Approval of income statements and balance sheets 2020, approval of the Remuneration Report, and discharge from liability
The income statements and balance sheets were approved, the Board of Directors’ Remuneration Report for 2020 was approved, and the managing director and the board members were discharged from liability for the financial year 2020.

Dividend
In accordance with the Board of Directors’ proposal, it was resolved that no dividend would be paid for the financial year 2020.

Determination of the number of Board members and fees to Board members and Auditor
The AGM resolved that five Board members should be appointed. Furthermore, the AGM resolved that fees to Board members and members of the Board of Directors’ various Committees shall be payable, as in the previous year, as follows:

  • SEK 400,000 to the Chair of the Board;
  • SEK 250,000 each to other Board members;
  • SEK 100,000 to the Chair of the Audit Committee;
  • SEK 50,000 each to other members of the Audit Committee;
  • SEK 40,000 to the Chair of the Remuneration Committee;
  • SEK 20,000 each to other members of the Remuneration Committee.

The AGM also resolved that as in the previous year, auditors’ fees are payable in accordance with approved account pursuant to customary billing terms. No fees should be payable to Nomination Committee members.

Election of the Board of Directors and Auditor
The AGM resolved to re-elect Board members David Bejker, Denise Goode, David Laskow-Pooley, Jan Törnell and Roger Franklin. David Laskow-Pooley was re-elected as Chair of the Board.

The AGM resolved to elect Ernst & Young AB as new public audit firm for the period until the end of the AGM 2022. It is Ernst & Young AB’s intention to appoint Ola Larsmon as auditor in charge.

Nomination Committee
The AGM resolved that the nomination committee for the AGM 2022 shall be appointed substantially in accordance with the same procedure as the preceding year, and to adopt instructions for the Nomination Committee.

Authorization for the Board of Directors to decide on the new issue of shares, warrants and/or convertibles
The AGM resolved to authorize the Board of Directors to decide on the new issue of shares, warrants and/or convertibles, with or without waiving the preferential rights of shareholders on one or more occasions in the period until the next Annual General Meeting.

The number of shares issued through this authorization may correspond to an increase of share capital of a maximum of twenty (20) per cent based on the total share capital of the Company at the time the Boards of Directors at first exploits the authorization.

The purpose of this authorization is to raise working capital for the Company and/or to add new owners of strategic importance to the Company and/or acquisitions of other companies or operations.

Implementation of the Employee Stock Option Program 2021/2025, directed issue of warrants to subsidiary, and approval of transfer of warrants
The AGM resolved to approve the Board of Directors’ proposal to implement the Employee Stock Option Program 2021/2025, on a directed issue of not more than 4,900,000 warrants to a wholly owned subsidiary of the Company and to approve the transfer of warrants in the Company.

The stock options shall be offered to the CEO of the Company without consideration.
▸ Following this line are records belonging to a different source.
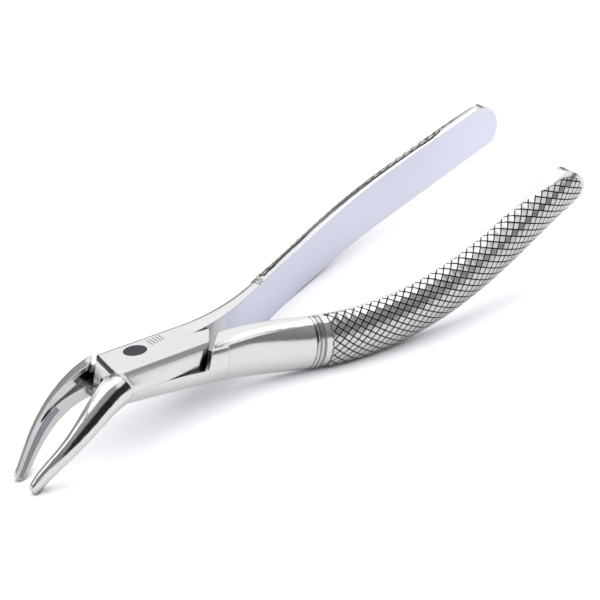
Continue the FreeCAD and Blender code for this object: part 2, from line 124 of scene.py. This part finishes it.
def node(tree, kind, settings=None, links=None):
    """Add a shader node, set its properties and sockets, and link sockets from others."""
    item = tree.nodes.new(kind)
    for key, value in (settings or {}).items():
        if isinstance(key, str) and key in item.inputs:
            item.inputs[key].default_value = value
        else:
            setattr(item, key, value)
    for key, socket in (links or {}).items():
        tree.links.new(socket, item.inputs[key])
    return item


def new_material(name):
    material = bpy.data.materials.new(name)
    material.use_nodes = True
    material.node_tree.nodes.clear()
    return material, material.node_tree


def steel_material(name, tint, roughness, spread, streak, edge):
    """Stainless steel: roughness varies by spread over a few mm, streaks run across the length, edges are
    rounded by a few tenths of a mm, and the colour is darkened as painted shade in narrow gaps and inner
    corners."""
    material, tree = new_material(name)
    place = node(tree, "ShaderNodeTexCoord").outputs["Object"]
    cloud = node(tree, "ShaderNodeTexNoise", {"Scale": 1 / (6 * MM), "Detail": 3.0}, {"Vector": place})
    rough = node(tree, "ShaderNodeMapRange", {"To Min": roughness - spread, "To Max": roughness + spread},
                 {"Value": cloud.outputs["Fac"]})
    stretch = node(tree, "ShaderNodeMapping", {"Scale": (1 / (9 * MM), 1 / (1.2 * MM), 1 / (0.35 * MM))},
                   {"Vector": place})
    lines = node(tree, "ShaderNodeTexNoise", {"Scale": 1.0, "Detail": 4.0}, {"Vector": stretch.outputs[0]})
    soft = node(tree, "ShaderNodeBevel", {"samples": 6, "Radius": edge})
    bump = node(tree, "ShaderNodeBump", {"Strength": streak, "Distance": 0.02 * MM},
                {"Height": lines.outputs["Fac"], "Normal": soft.outputs["Normal"]})
    # Painted shade: ambient occlusion darkens the base colour in narrow gaps and inner corners.
    shade = node(tree, "ShaderNodeAmbientOcclusion", {"samples": 8, "Distance": 3.5 * MM})
    depth = node(tree, "ShaderNodeMapRange", {"From Min": 0.25, "From Max": 0.9, "To Min": 0.01},
                 {"Value": shade.outputs["AO"]})
    painted_shade_colour = node(tree, "ShaderNodeVectorMath", {"operation": "SCALE"}, {"Scale": depth.outputs[0]})
    painted_shade_colour.inputs[0].default_value = tint[:3]
    shader = node(tree, "ShaderNodeBsdfPrincipled", {"Metallic": 1.0}, {
        "Base Color": painted_shade_colour.outputs[0], "Roughness": rough.outputs[0], "Normal": bump.outputs["Normal"]})
    node(tree, "ShaderNodeOutputMaterial", links={"Surface": shader.outputs[0]})
    return material


def satin_faces(material, look, inward, start):
    """Turn a steel satin on the flat inner face of a handle, from start on along X."""
    tree = material.node_tree
    shader = next(n for n in tree.nodes if n.type == "BSDF_PRINCIPLED")
    coords = node(tree, "ShaderNodeTexCoord")
    facing = node(tree, "ShaderNodeVectorMath", {"operation": "DOT_PRODUCT"}, {0: coords.outputs["Normal"]})
    facing.inputs[1].default_value = inward
    flat = node(tree, "ShaderNodeMapRange", {"From Min": 0.9, "From Max": 0.93},
                {"Value": facing.outputs["Value"]})
    split = node(tree, "ShaderNodeSeparateXYZ", links={"Vector": coords.outputs["Object"]})
    past = node(tree, "ShaderNodeMapRange", {"From Min": start, "From Max": start + 3 * MM},
                {"Value": split.outputs["X"]})
    share = node(tree, "ShaderNodeMath", {"operation": "MULTIPLY"}, {0: flat.outputs[0], 1: past.outputs[0]})
    polished = shader.inputs["Roughness"].links[0].from_socket
    rough = node(tree, "ShaderNodeMix", {"data_type": "FLOAT"},
                 {"Factor": share.outputs[0], "A": polished})
    rough.inputs["B"].default_value = 0.42
    tint = node(tree, "ShaderNodeMix", {"data_type": "RGBA"})
    tree.links.new(share.outputs[0], tint.inputs["Factor"])
    tree.links.new(shader.inputs["Base Color"].links[0].from_socket, tint.inputs[6])
    tint.inputs[7].default_value = look.satin
    tree.links.new(rough.outputs["Result"], shader.inputs["Roughness"])
    tree.links.new(tint.outputs[2], shader.inputs["Base Color"])


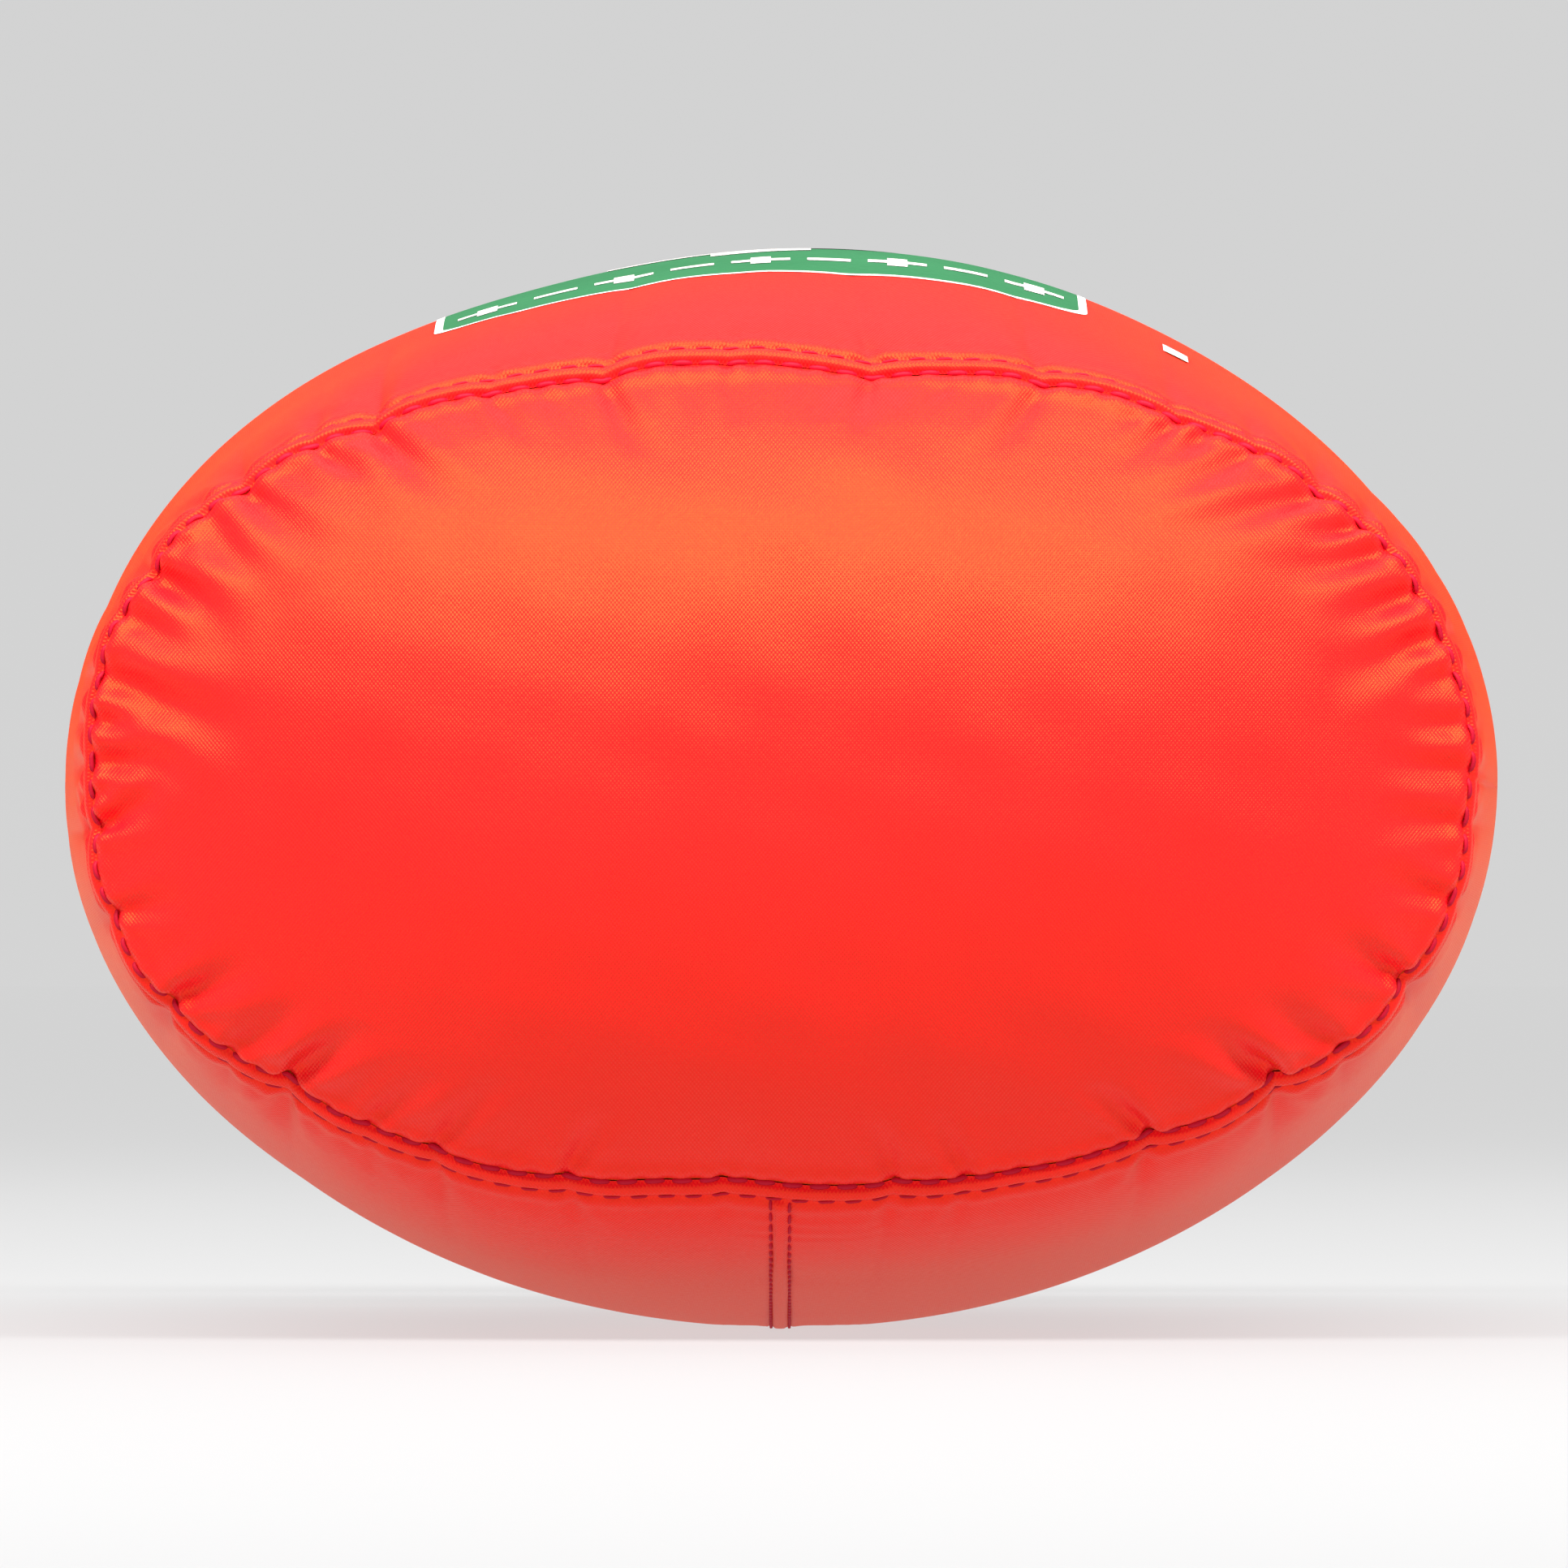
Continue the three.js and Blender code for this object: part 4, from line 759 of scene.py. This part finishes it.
def base_seam_stitches():
    count = int(SEAM_LENGTH / STITCH_PITCH)
    places = (np.arange(count) + 0.5) * SEAM_LENGTH / count
    inner = stitch_row(
        "stitches_base_inner", places, lambda s: wall_at(s, 0 * s + 0.05), *INNER_STITCH
    )
    outer = stitch_row(
        "stitches_base_outer", places + OUTER_SHIFT, lambda s: wall_at(s, 0 * s + BAND), *OUTER_STITCH
    )
    return [inner, outer]


def back_seam_line(x):
    """Finished wall under the bag at one X, as (distance, points, normals) from seam to neck."""
    window = (column_at(-90) + BACK_WINDOW) % COLUMNS
    grid = WALL_GRID[:, window]
    normals = WALL_NORMALS[:, window]
    rows = np.arange(len(grid))
    columns = np.array([np.interp(x, grid[r, :, 0], np.arange(len(window))) for r in rows])
    c0 = np.clip(np.floor(columns).astype(int), 0, len(window) - 2)
    f = (columns - c0)[:, None]
    line = grid[rows, c0] * (1 - f) + grid[rows, c0 + 1] * f
    normal = unit(normals[rows, c0] * (1 - f) + normals[rows, c0 + 1] * f)
    travelled = np.concatenate([[0], np.cumsum(np.linalg.norm(np.diff(line, axis=0), axis=-1))])
    return travelled, line, normal


def back_seam_stitches(name, side):
    travelled, line, normal = back_seam_line(BACK_SEAM_X + side * BACK_SEAM_HALF)

    def locate(distance):
        point = np.stack([np.interp(distance, travelled, line[:, i]) for i in range(3)], -1)
        facing = np.stack([np.interp(distance, travelled, normal[:, i]) for i in range(3)], -1)
        return point, unit(facing)

    places = np.arange(BAND + 1.8, travelled[-1] * 0.9, BACK_STITCH_PITCH)
    return stitch_row(name, places, locate, *BACK_STITCH)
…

Each stock option confers the holder a right to acquire one new share in the Company against an exercise price corresponding to 100 per cent of the volume weighted average price for the Company’s shares during the period from 20 May 2021 up to and including 28 May 2021, however, not less than the fair market value of the Company’s share, established by an independent valuation, at the date of the allotment of the stock option.

The holder can exercise allotted and vested stock options during the period from 3 June 2024 to 31 December 2025 in accordance with the terms for the stock options.

In order to enable the Company’s delivery of shares under the Employee Stock Option Program 2021/2025, the AGM resolved on a directed issue of not more than 4,900,000 warrants of series 2021/2025 to a wholly owned subsidiary of the Company and to approve that the subsidiary may transfer warrants to the participant of the Employee Stock Option Program 2021/2025 without consideration in connection with exercise of the stock options.

If all warrants are exercised for subscription of shares, the number of shares of and votes in the Company will increase with 4,900,000 (with reservation for any recalculation in accordance with the Warrant Terms and Conditions), which corresponds to a dilution of approximately 1.47 per cent of the number of shares and votes in the Company.